Both detectives had a propensity to become evangelical about fighting crime, but in different ways. May’s righteous anger was born of a vocational desire to protect the innocent. Bryant was more concerned with understanding the moralities and beliefs of urban society. He feared that one day they would become incomprehensible to him, and had vowed to retire upon the realisation.

“By the way, how did you manage to get here before me?” asked May suddenly.

“I was giving Victor a run, if you must know,” said Bryant, referring to the rusting yellow Mini Cooper that still sported a chain of vermilion daisies, painted around its roof during the first Summer of Love.

“You told me the exhaust had fallen off.”

“It has.” Bryant looked at him blankly. “What of it?”

“You can’t drive it like that. It must sound like a Lancaster Bomber.”

“That’s right, I have to turn my hearing aid off while I’m driving, but at least people know I’m coming. I made a vicar jump into a hedge this morning. I was in Vauxhall visiting my psycho-chiropodist,” he explained. “She reads feet. Apparently I’m about to have an unexpected brush with death. Either that or I’ve got a bunion. Let’s go and see if Kershaw’s discovered anything.”

∨ Ten Second Staircase ∧

8

Lock and Key

They found Giles Kershaw stretched prone on the floor, taking digital shots of the green-tinged fluid samples splashed from the installation tank. “The body will be nicely pickled in preservative, although contamination will throw off my tests,” he remarked, tearing off his plastic gloves and flipping them into a zip bag. Scientifically trained officers tended to see crime victims as specimens, but the PCU staff cared to an unusual degree, despite how they sounded.

“What do you think is in the solution?” asked Bryant, thumping his stick against the tank.

“I’m a forensic pathologist, not an embalmer, but I can tell it’s a pretty lethal chemical concoction.
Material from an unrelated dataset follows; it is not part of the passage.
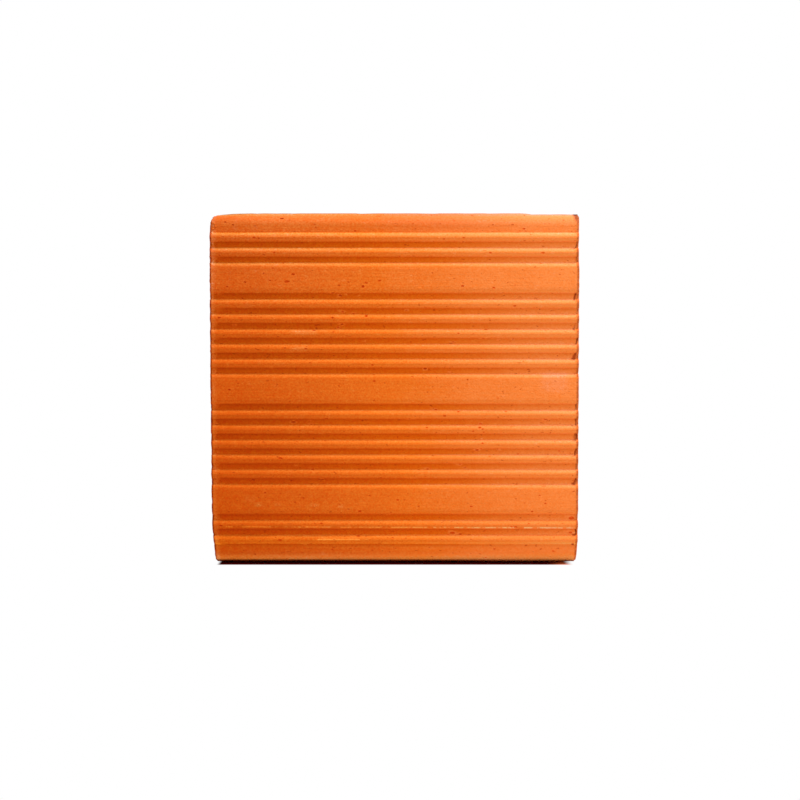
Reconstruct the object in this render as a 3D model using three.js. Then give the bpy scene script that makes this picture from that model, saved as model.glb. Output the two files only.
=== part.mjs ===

She wouldn’t have lasted more than a few seconds after ingesting it, and the instinct to draw breath upon falling in would have paced up the poisoning process. The gallery should never have been allowed to leave so many cubic litres lying around in an unsealed tank. It’s like dumping an open barrel of toxic waste in a public place. If it got warm in here, the stuff could start evaporating into the atmosphere.”

“Good, that gives us something to hold Burroughs on,” said Bryant with relish. “I didn’t like the cut of his jib. Matching silk tie and handkerchief, far too spivvy for my taste. What else have you got?”

“A couple of bootprints, black rubber soles, here and here.” Kershaw pointed to some thick streaks and crescents on the parquet. “They tend to leave marks on this kind of wood flooring when someone’s treading on the side of the shoe, or slipping, say in a scuffle.”

“That’s not much to go on,” May complained. “Could be anyone.”

“Not quite, old sausage.” Kershaw flicked a lick of blond hair from his eyes and pointed to the faint black print. “These are motorcycle boots, a large size, possibly forty-five, forty-seven. The striations at the edges, see here? The soles are designed for grip. I’ve come across this distinctive pattern before: River Road Men’s Twin Buckle Engineer Boots, pricey and well made. Feet spaced far apart but not running or jumping – the prints are too consistently light – so it’s a pretty wide stride. Gives us a height of, oh, something between six one and six three. Big guy. Height’s no real indication of strength, of course – a lot of tall people are rather weedy and hunched – but it’s suggestive all the same. The victim’s corpse is heavyset but quite short.”

“You’re not telling me he could have thrown her into the tank like a shot-putter?” Bryant was incredulous.